Task material ->
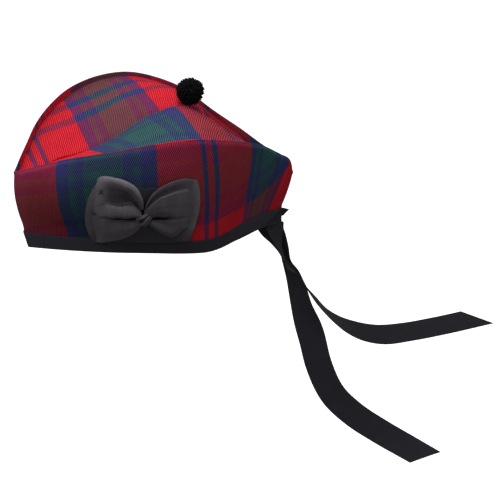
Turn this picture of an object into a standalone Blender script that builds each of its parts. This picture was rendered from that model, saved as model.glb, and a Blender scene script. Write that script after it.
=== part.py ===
"""A glengarry: a long tartan cap with a creased crown, a bound edge, a pompom, a bow and two tails.

Metres, +Z up. The cap's front points to -X, and its left side, which wears the bow, to -Y. The origin
is the middle of the opening, level with the front of the bottom edge. Tables hold shares of the sizes.
"""

from collections import namedtuple

import bmesh
import bpy
import numpy as np

# Tartan body
OPENING_LENGTH = 0.240
OPENING_WIDTH = 0.124
RIM_LENGTH = 0.2666
RIM_WIDTH = 0.175
RIM_OVERHANG = 0.0124
WALL_HEIGHT = 0.118
WALL_THICKNESS = 0.0024
RIM_THICKNESS = 0.0034
RIM_FOLD = 0.008
RIM_ROUNDING = 0.0012
CROWN_THICKNESS = 0.0020
CROWN_DROP = 0.0045
CROWN_SWELL = 0.004
CROWN_END_WIDTH = 0.0016
CROWN_STEPS = 9
SEAM_GAP = 0.0003
CLEARANCE = 0.0004

# Black trim
BINDING_HEIGHT = 0.0145
BINDING_THICKNESS = 0.0012
TOORIE_DIAMETER = 0.0247
TOORIE_ALONG = 0.611
TOORIE_TUFTS = 46
TUFT_RELIEF = 0.13
TOORIE_BASE = 0.80

# Cockade, a bow of charcoal ribbon on the left wall
COCKADE_GIRTH = 0.370
COCKADE_RISE = 0.515
BACKING_LENGTH = 0.082
BACKING_WIDTH = 0.058
LOOP_DEPTH = 0.013
LOOP_FOLD_DEPTH = 0.0035
COCKADE_CLOTH = 0.0010
KNOT_LENGTH = 0.009
KNOT_WIDTH = 0.013
KNOT_DEPTH = 0.011
KNOT_WAIST = 0.35
KNOT_GROOVE = 0.12

# Tails and the tab over the back seam
TAIL_WIDTH = 0.026
TAIL_THICKNESS = 0.0010
LONG_TAIL = 0.3745
SHORT_TAIL = 0.357
TAIL_ROOT_GIRTH = 0.905
TAB_LENGTH = 0.006
TAB_TIP = 0.03
TAB_HEIGHT = 0.0085
TAB_THICKNESS = 0.0012

LEFT, RIGHT = -1, 1

# The walls' bottom edge: shares of its own length from the front seam, of the opening's length and half
# width, and of the wall height.
Edge = namedtuple("Edge", "girth along side height")
BOTTOM_EDGE = [
    Edge(0.00, 0.000, 0.000, 0.000),
    Edge(0.10, 0.094, 0.254, 0.006),
    Edge(0.26, 0.250, 0.600, 0.012),
    Edge(0.42, 0.414, 0.862, 0.012),
    Edge(0.50, 0.503, 0.962, 0.003),
    Edge(0.58, 0.592, 1.000, -0.010),
    Edge(0.74, 0.755, 0.690, -0.036),
    Edge(0.90, 0.910, 0.280, -0.070),
    Edge(1.00, 1.000, 0.000, -0.116),
]
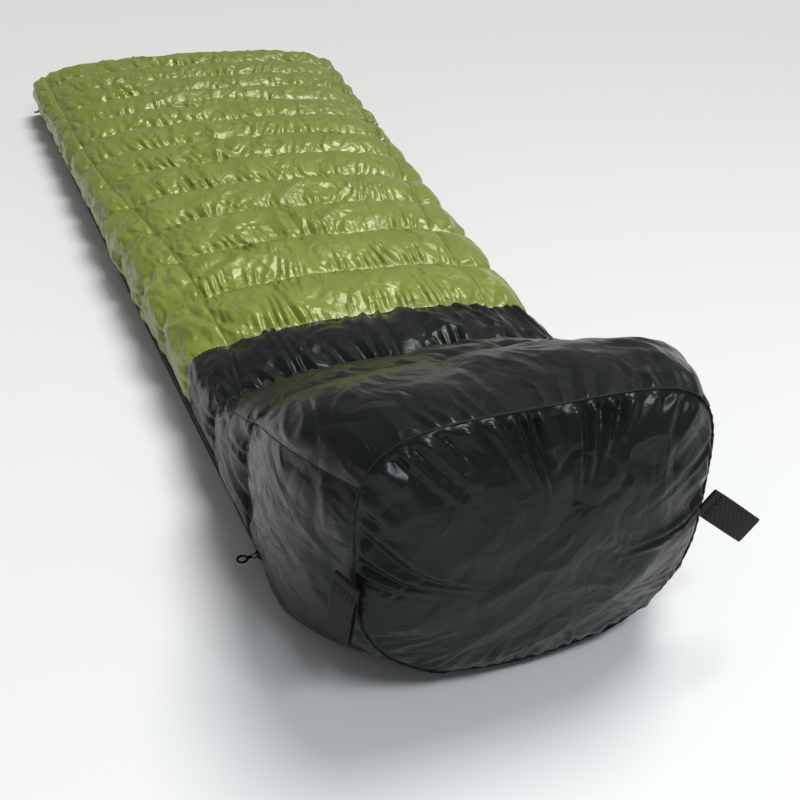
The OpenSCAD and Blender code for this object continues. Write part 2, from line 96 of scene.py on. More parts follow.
def smooth(t):
    t = np.clip(t, 0, 1)
    return t * t * (3 - 2 * t)


def edgeWidth(s):
    draw = (quilt["edgeHalf"] - quilt["footHalf"]) * (1 - np.clip(s / quilt["zipBlend"], 0, 1)) ** 2
    return quilt["edgeHalf"] + quilt["edgeTaper"] * s - draw


def swell(s):
    first = quilt["footChambers"][0]
    if s < first:
        return mix(quilt["footSwell"], quilt["boxSwell"], ease(s / first))
    return mix(quilt["boxSwell"], quilt["sideSwell"], ease((s - first) / (footLen - first)))


def halfWidth(s):
    return edgeWidth(s) + swell(s)


def height(s):
    return mix(quilt["footHeight"], quilt["bodyHeight"], ease(s / quilt["slopeLen"]))


def seamAngle(s):
    foot, waist, head = quilt["seamTurns"]
    start, run = quilt["bodyTurn"]
    if s < footLen:
        return math.radians(mix(foot, waist, ease(s / footLen)))
    return math.radians(mix(waist, head, ease((s - footLen - start) / run)))


def signedPower(v, power):
    return np.sign(v) * np.abs(v) ** power


def arch(a, s):
    power = 2 / mix(*quilt["archPowers"], ease(s / quilt["slopeLen"]))
    x = halfWidth(s) * signedPower(np.cos(a), power)
    z = height(s) / 2 * (1 + np.maximum(np.sin(a), 0) ** power)
    return np.stack([x, z], -1)


footRound = {
    "reach": 0.135,
    "fade": 1.7,
    "wide": 0.0685,
    "turn": 66,
    "bend": 0.84,
    "lift": 0.0105,
    "rise": 0.0095,
    "flat": 0.0008,
}


def footShare(s):
    # how much of the rounded foot end is left at s: 1 at the foot seam, 0 where the quilt lies flat
    return float(np.clip(1 - s / footRound["reach"], 0, 1)) ** footRound["fade"]


def sideLine(s, low, out=0.0):
    # from the long seam down to the lower edge, on the +X side
    up = arch(np.linspace(seamAngle(s), 0, 60), s)
    t = np.linspace(0, 1, 40)[1:]
    mid = height(s) / 2
    flat = np.stack(
        [
            mix(edgeWidth(s) + out, halfWidth(s), np.cos(t * math.pi / 2)),
            mid - (mid - low) * np.sin(t * math.pi / 2),
        ],
        -1,
    )
    turn = t * math.radians(footRound["turn"])
    curved = np.stack(
        [
            halfWidth(s) * np.cos(turn) ** footRound["bend"],
            mid - (mid - footRound["lift"]) * np.sin(turn) ** footRound["bend"],
        ],
        -1,
    )
    return np.concatenate([up, mix(flat, curved, footShare(s))])


def underHeight(x, s):
    # height of the underside: flat on the floor, and lifted round the foot end
    lifted = footRound["lift"] + footRound["rise"] * (x / footRound["wide"]) ** 2
    return mix(footRound["flat"], lifted, footShare(s))


def unit(v):
    return v / np.maximum(np.linalg.norm(v, axis=-1, keepdims=True), 1e-9)


def lengths(line):
    # how far along the line each of its points is
    return np.concatenate([[0], np.cumsum(np.linalg.norm(np.diff(line, axis=0), axis=1))])


def sample(want, along, line, **more):
    return np.stack([np.interp(want, along, line[:, k], **more) for k in range(line.shape[1])], -1)


def spread(line, count):
    # the same line with evenly spaced points
    along = lengths(line)
    return sample(np.linspace(0, along[-1], count), along, line)


zipSide = {
    "out": 0.0036,
    "over": 0.003,
    "blend": 0.012,
    "spare": 0.004,
    "starts": 0.15,
    "ends": (0.5, 0.4),
    "top": 0.3,
}


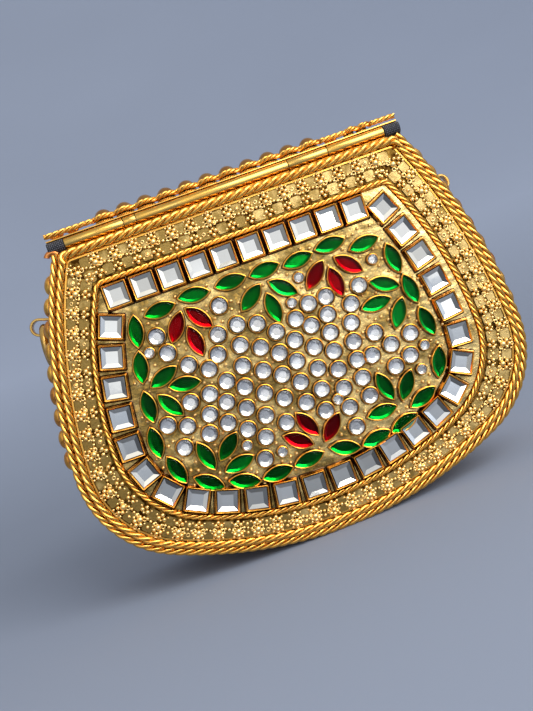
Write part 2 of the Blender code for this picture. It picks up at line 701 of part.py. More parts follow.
def build_fabric_rail():
    """Cloth-covered rail behind the hinge, with a rolled end at each side of the barrel."""
    black = cloth("rail_cloth")
    half = TOP_HALF - BAND_INSIDE - GAP
    top = HINGE_Z + BARREL / 2 - LEAF_SHEET - 2 * GAP
    rail = box_body("fabric_rail", (-half, RAIL_Y, HINGE_Z - RAIL_DROP),
                    (half, RAIL_Y + RAIL_DEPTH, top), black)
    barrel_end = knuckle_spans()[-1][2] + GAP
    roll_back = -BAND_Y - GAP
    for side in (-1, 1):
        near = min(side * barrel_end, side * half)
        far = max(side * barrel_end, side * half)
        neck = box_body("rail_neck", (near, roll_back - GAP, HINGE_Z - ROLL_NECK),
                        (far, RAIL_Y + GAP, top), black)
        outer = side * (TOP_HALF + ROLL_OVERHANG)
        start = min(side * barrel_end, outer)
        end = max(side * barrel_end, outer)
        roll = bmesh.new()
        radius = BARREL / 2
        arc = [(HINGE_Y - radius * math.sin(math.pi * step / ROLL_STEPS),
                HINGE_Z + radius * math.cos(math.pi * step / ROLL_STEPS)) for step in range(ROLL_STEPS + 1)]
        section = [(roll_back, arc[0][1])] + arc + [(roll_back, arc[-1][1])]
        rings = [[roll.verts.new((x, y, z)) for y, z in section] for x in (start, end)]
        bridge(roll, rings)
        roll.faces.new(rings[0])
        roll.faces.new(rings[1])
        combine(rail, neck, "UNION")
        combine(rail, finish("rail_roll", roll, black), "UNION")


def build_body():
    """Side band, back, top strip, ledge, ropes and lining."""
    band_gold = gold("band_gold", 0.32)
    rope_gold = gold("rim_rope_gold")
    band_top = TOP_Z - STRIP_SHEET - GAP
    band = strip("side_band", body_path(BAND_INSET, band_top), body_path(BAND_INSIDE, band_top),
                 -BAND_Y, BAND_Y, band_gold)
    combine(band, build_side_domes(), "UNION")
    box_body("top_strip", (-TOP_HALF, ROPE_Y, TOP_Z - STRIP_SHEET), (TOP_HALF, BAND_Y, TOP_Z),
             gold("strip_gold", 0.3))
    sweep("front_rim_rope", body_path(RIM_ROPE / 2, ROPE_TOP), ROPE_Y, RIM_ROPE, rope_gold)
    back_top = TOP_Z - RIM_ROPE / 2
    sweep("back_rim_rope", body_path(RIM_ROPE / 2, back_top), -ROPE_Y, RIM_ROPE, rope_gold, closed=True)
    top_rope_z = TOP_Z + GAP + TOP_ROPE / 2
    sweep("top_front_rope", [Vector((-TOP_HALF, top_rope_z)), Vector((TOP_HALF, top_rope_z))],
          ROPE_Y + TOP_ROPE_BACK, TOP_ROPE, gold("top_rope_gold"))
    ledge_outer = body_path(LEDGE_INSET, LEDGE_TOP)
    ledge_inner = offset_path(ledge_outer, LEDGE_WIDTH)
    ledge = strip("rim_ledge", ledge_outer, ledge_inner, LEDGE_Y, LEDGE_Y + LEDGE_SHEET,
                  gold("ledge_gold", 0.4))
    tongue_y = LEDGE_Y + FLAP_LINING + GAP + TONGUE_CLEAR
    tongue = box_body("magnet_tongue", (-TONGUE_WIDTH / 2, tongue_y, LEDGE_INSET + TONGUE_FOOT),
                      (TONGUE_WIDTH / 2, tongue_y + TONGUE_SHEET, MAGNET_RISE + MAGNET / 2 + TONGUE_MARGIN),
                      gold("tongue_gold"))
    combine(ledge, tongue, "UNION")
    turned("closure_magnet", [(MAGNET / 2, 0.0), (MAGNET / 2, MAGNET_THICK)],
           Vector((0, tongue_y + TONGUE_SHEET + GAP, MAGNET_RISE)), Vector((0, 1, 0)),
           material("magnet_steel", (0.45, 0.45, 0.47), 0.4, 1.0), 16)
    build_back_panel()
    build_lining()
    build_rope_cap()


def build_back_panel():
    """Pressed sheet with a raised flat field, proud of the rim rope."""
    edge = body_path(PLATE_INSET, TOP_Z - PLATE_INSET)
    sections = []
    for thickness in (0.0, PLATE_SHEET):
        side = []
        for inset, rise in BACK_STEPS:
            path = filled_in(body_path(PLATE_INSET + inset, edge[0].y - inset), len(edge))
            side.append([(p.x, BACK_Y + rise + thickness, p.y) for p in path])
        sections.append(side)
    loft("back_panel", sections[0][::-1] + sections[1], gold("back_gold", 0.35))


def build_lining():
    """Cloth-lined pan inside the body, open at the front."""
    black = cloth("body_velvet")
    top = TOP_Z - STRIP_SHEET - GAP - LEAF_SHEET - 2 * GAP
    outside = LEDGE_INSET
    back = BACK_Y - 2 * GAP
    pan = slab("body_lining", body_path(outside, top), LINING_Y, back, black)
    inside = slab("lining_tool", body_path(outside + LINING, top - LINING), LINING_Y - LINING, back - LINING,
                  black)
    combine(pan, inside, "DIFFERENCE")


def build_rope_cap():
    """Small end cap where the rim rope starts at the left top corner."""
    rope = body_path(RIM_ROPE / 2, ROPE_TOP)
    place = Vector((rope[-1].x - RIM_ROPE / 2 - 2 * GAP - CAP_CLEAR, ROPE_Y, rope[-1].y - CAP_DROP))
    turned("rope_end_cap", CAP_PROFILE, place, Vector((-1, 0, 0.3)).normalized(),
           gold("cap_copper", 0.4, (0.72, 0.36, 0.2)), 8)


def dome_profile(size, rise):
    """A rope ring round a dome, as (radius, height) pairs."""
    return [(size / 2, 0.0), (size / 2, DOME_RING), (0.38 * size, DOME_RING + 0.1),
            (0.27 * size, 0.8 * rise), (0.0, rise)]


def build_top_domes():
    """The row of ringed domes on the top strip, then the small pair at its right end."""
    dome_gold = gold("dome_gold", 0.2)
    y = ROPE_Y + DOME_SET_BACK
    for index in range(TOP_DOMES):
        place = Vector((TOP_DOMES_START + index * DOME_PITCH, y, TOP_Z + GAP))
        turned("top_dome_%02d" % (index + 1), dome_profile(DOME, TOP_DOME_HEIGHT), place,
               Vector((0, 0, 1)), dome_gold)
    for index in range(END_DOMES):
        place = Vector((END_DOMES_START + index * END_DOME_PITCH, y, TOP_Z + GAP))
        turned("end_dome_%d" % (index + 1), dome_profile(END_DOME, TOP_DOME_HEIGHT * END_DOME / DOME), place,
               Vector((0, 0, 1)), dome_gold)


def build_side_domes():
    """Domes down both sides just behind the front rope, as tools for the side band."""
    path = body_path(BAND_INSET, RIM_Z)
    mesh_data = bmesh.new()
    distances = [SIDE_DOMES_START + index * DOME_PITCH for index in range(SIDE_DOMES)]
    places = walk(path, distances, DOME / 2)
    places += walk(path, [path_length(path) - distance for distance in distances], DOME / 2)
    for x, z, turn in places:
        outward = Vector((-math.sin(turn), 0, math.cos(turn)))
        if outward.x * x < 0:
            outward = -outward
        across = outward.cross(Vector((0, 1, 0)))
        centre = Vector((x, ROPE_Y + DOME_SET_BACK, z)) - outward * BAND_SHEET / 2
        rings = []
        for radius, height in dome_profile(DOME, DOME_HEIGHT):
            lift = centre + outward * (height + (BAND_SHEET / 2 if height else 0.0))
            if radius == 0:
                rings.append(mesh_data.verts.new(lift))
                continue
            turns = [2 * math.pi * side / DOME_SIDES for side in range(DOME_SIDES)]
            rings.append([mesh_data.verts.new(lift + radius * (across * math.cos(angle)
                                                               + Vector((0, 1, 0)) * math.sin(angle)))
                          for angle in turns])
        bridge(mesh_data, rings[:-1])
        mesh_data.faces.new(rings[0])
        for side in range(DOME_SIDES):
            mesh_data.faces.new((rings[-2][side], rings[-2][(side + 1) % DOME_SIDES], rings[-1]))
    return finish("side_domes", mesh_data, gold("side_dome_gold"))


def build_ring(side_name, sign):
    """A strap eye on the side of the body and the ring that hangs in it."""
    path = body_path(BAND_INSET, RIM_Z)
    start = RIM_Z - EYE_DROP
    spot = next((a, b) for a, b in zip(path, path[1:]) if a.y >= start >= b.y)
    foot = spot[0].lerp(spot[1], (spot[0].y - start) / (spot[0].y - spot[1].y))
    down = (spot[1] - spot[0]).normalized()
    outward = Vector((-down.y, down.x))
    if outward.x < 0:
        outward = -outward
    low = GAP
    arch = []
    half = EYE_SPAN / 2
    straight = EYE_HEIGHT - half
    for outset in (0.0, EYE_SHEET):
        reach = half - outset
        line = [(-reach, low)]
        line += [(-reach * math.cos(math.pi * step / 8), straight + reach * math.sin(math.pi * step / 8))
                 for step in range(9)]
        line += [(reach, low)]
        arch.append([foot + down * a + outward * b for a, b in line])
    eye = strip("eye_" + side_name, [Vector((sign * p.x, p.y)) for p in arch[0]],
                [Vector((sign * p.x, p.y)) for p in arch[1]], -EYE_WIDTH / 2, EYE_WIDTH / 2,
                gold("eye_gold", 0.25))
    hang = foot + outward * (EYE_HEIGHT - EYE_SHEET - 2 * GAP - RING_WIRE / 2)
    pivot = pivot_at("ring_axis_" + side_name, (sign * hang.x, 0.0, hang.y))
    radius = (RING_OUTER - RING_WIRE) / 2
    fall = Vector((math.sin(RING_LEAN), -math.cos(RING_LEAN)))
    middle = hang + fall * radius
    mesh_data = bmesh.new()
    rings = []
    # a flat stretch of the facetted ring, not a corner, sits in the eye
    for step in range(RING_STEPS):
        turn = 2 * math.pi * (step + 0.5) / RING_STEPS
        spoke = Vector((-fall.x * math.cos(turn) * sign, math.sin(turn), -fall.y * math.cos(turn)))
        centre = Vector((sign * middle.x, 0.0, middle.y)) + spoke * radius / math.cos(math.pi / RING_STEPS)
        normal = Vector((fall.y * sign, 0.0, -fall.x))
        rings.append([mesh_data.verts.new(centre + RING_WIRE / 2 * (
            spoke * math.cos(math.pi * k / 3) + normal * math.sin(math.pi * k / 3))) for k in range(6)])
    bridge(mesh_data, rings + [rings[0]])
    hang_on(finish("ring_" + side_name, mesh_data, gold("ring_gold", 0.22)), pivot)
    return eye


def main():
    for old in list(bpy.data.objects):
        bpy.data.objects.remove(old)
    flap_pivot = pivot_at("flap_axis", (0.0, HINGE_Y, HINGE_Z))
    build_body()
    build_fabric_rail()
    build_hinge(flap_pivot)
    build_flap(flap_pivot)
    build_top_domes()
    build_ring("left", -1)
    build_ring("right", 1)


main()
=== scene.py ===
"""Looks of the stone-set metal clutch: every surface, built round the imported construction.

X is the bag's width, Y its depth with the front at -Y, and Z is up. Lengths are metres.
"""

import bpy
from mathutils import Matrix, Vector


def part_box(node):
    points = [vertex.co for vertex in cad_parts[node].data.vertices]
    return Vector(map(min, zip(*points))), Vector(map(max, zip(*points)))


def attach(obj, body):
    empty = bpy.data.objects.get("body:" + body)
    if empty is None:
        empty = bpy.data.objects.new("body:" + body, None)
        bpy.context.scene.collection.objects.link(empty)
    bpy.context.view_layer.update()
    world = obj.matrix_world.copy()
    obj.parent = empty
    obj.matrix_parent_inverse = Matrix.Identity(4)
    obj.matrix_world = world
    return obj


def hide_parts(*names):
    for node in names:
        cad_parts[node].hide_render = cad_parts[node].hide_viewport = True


bl_info = {
    "name": "Stone-set clutch",
    "version": (1, 0, 0),
    "blender": (4, 5, 0),
    "location": "View3D > Sidebar > Clutch",
    "description": "Builds the ropes, beads, bezels, stones, hinge, cloth and stage of a metal clutch",
    "category": "Object",
}

import math
import random
from itertools import combinations

import bmesh
import bpy
from bpy.props import FloatProperty, FloatVectorProperty, IntProperty, PointerProperty
from mathutils import Matrix, Vector
from mathutils.geometry import intersect_line_line_2d, intersect_point_line

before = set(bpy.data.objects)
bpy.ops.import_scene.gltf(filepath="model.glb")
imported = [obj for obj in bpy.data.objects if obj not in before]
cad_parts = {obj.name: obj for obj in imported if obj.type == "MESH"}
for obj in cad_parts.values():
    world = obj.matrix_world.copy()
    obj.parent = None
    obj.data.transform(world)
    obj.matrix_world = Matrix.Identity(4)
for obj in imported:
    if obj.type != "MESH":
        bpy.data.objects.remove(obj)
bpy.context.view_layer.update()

MM = 0.001
TURN = 2 * math.pi
FORWARD = Vector((0.0, -1.0, 0.0))
KEY_SIDE = (0.557, -0.663, 0.5)

# Outline of the body, as it was constructed
TOP_HALF = 60.8 * MM
FLARE = math.radians(26.2)
SIDE_RADIUS = 179.6 * MM
SIDE_END = math.radians(3.0)
CORNER_RADIUS = 35.6 * MM
BOTTOM_RADIUS = 140.4 * MM
BOTTOM_FACETS = 5.5
ARC_STEPS = 30

# Row of square stones inside that outline
PANEL_SIDE_MARGIN = 20.8 * MM
PANEL_TOP_MARGIN = 18.5 * MM
PANEL_BOTTOM_MARGIN = 17.4 * MM
PANEL_SPREAD = 0.032
SQUARE = 8.5 * MM
TOP_SQUARES = 10
ROUND_ABOUT_SQUARES = 25
TOP_ROW_ENDS = (1.4 * MM, 10.1 * MM)
ROUND_ROW_ENDS = (3.0 * MM, 9.8 * MM)
RIGHT_TAKEN_IN = 0.96
LEAF_LENGTH = 11.5 * MM
LEAF_WIDTH = 5.5 * MM
LEAF_OVER_ALL = LEAF_LENGTH + 0.2 * MM
GLASS_SHARP = math.radians(70)

# How much painted shade a flat facet of the foils gets, from 0 to 1
LEAF_FOIL_LEVEL = 0.86
ROUND_FOIL_LEVEL = 0.15

# Lines that follow the outline, as distances inside it
BAND_INSET = 0.6 * MM
RIM_ROPE_INSET = 1.36 * MM
FLAP_ROPE_INSET = 3.8 * MM
BORDER_INSET = 5.2 * MM
LINING_INSET = 9.3 * MM

# Granules on the sheet between the stones, and the room that the stones take from them
GRANULE_TRIES = 2600
GRANULE_LEAST = 0.42 * MM
GRANULE_MOST = 0.62 * MM
GRANULE_GAP = 0.8 * MM
GRANULE_FIELD = 6.0 * MM
ROUND_ROOM = 3.25 * MM
SMALL_ROUND_ROOM = 2.3 * MM
LEAF_ROOM = ((-0.36, 1.3), (-0.16, 2.4), (0.0, 2.7), (0.16, 2.4), (0.36, 1.3))

# Camera, fitted to the photo: the spot it looks at in millimetres, and its focal length in the photo's pixels
LOOK_AT = (-6.8, -21.0, 63.1)
SENSOR_WIDTH = 36
FOCAL_PIXELS = 800
PHOTO_HEIGHT = 711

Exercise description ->
Output the lines of the records above exactly as they appear, from the line containing "rings.append([mesh_data.verts.new(centre + RING_WIRE" through the line containing "from itertools import combinations".

Solution ->
        rings.append([mesh_data.verts.new(centre + RING_WIRE / 2 * (
            spoke * math.cos(math.pi * k / 3) + normal * math.sin(math.pi * k / 3))) for k in range(6)])
    bridge(mesh_data, rings + [rings[0]])
    hang_on(finish("ring_" + side_name, mesh_data, gold("ring_gold", 0.22)), pivot)
    return eye


def main():
    for old in list(bpy.data.objects):
        bpy.data.objects.remove(old)
    flap_pivot = pivot_at("flap_axis", (0.0, HINGE_Y, HINGE_Z))
    build_body()
    build_fabric_rail()
    build_hinge(flap_pivot)
    build_flap(flap_pivot)
    build_top_domes()
    build_ring("left", -1)
    build_ring("right", 1)


main()
=== scene.py ===
"""Looks of the stone-set metal clutch: every surface, built round the imported construction.

X is the bag's width, Y its depth with the front at -Y, and Z is up. Lengths are metres.
"""

import bpy
from mathutils import Matrix, Vector


def part_box(node):
    points = [vertex.co for vertex in cad_parts[node].data.vertices]
    return Vector(map(min, zip(*points))), Vector(map(max, zip(*points)))


def attach(obj, body):
    empty = bpy.data.objects.get("body:" + body)
    if empty is None:
        empty = bpy.data.objects.new("body:" + body, None)
        bpy.context.scene.collection.objects.link(empty)
    bpy.context.view_layer.update()
    world = obj.matrix_world.copy()
    obj.parent = empty
    obj.matrix_parent_inverse = Matrix.Identity(4)
    obj.matrix_world = world
    return obj


def hide_parts(*names):
    for node in names:
        cad_parts[node].hide_render = cad_parts[node].hide_viewport = True


bl_info = {
    "name": "Stone-set clutch",
    "version": (1, 0, 0),
    "blender": (4, 5, 0),
    "location": "View3D > Sidebar > Clutch",
    "description": "Builds the ropes, beads, bezels, stones, hinge, cloth and stage of a metal clutch",
    "category": "Object",
}

import math
import random
from itertools import combinations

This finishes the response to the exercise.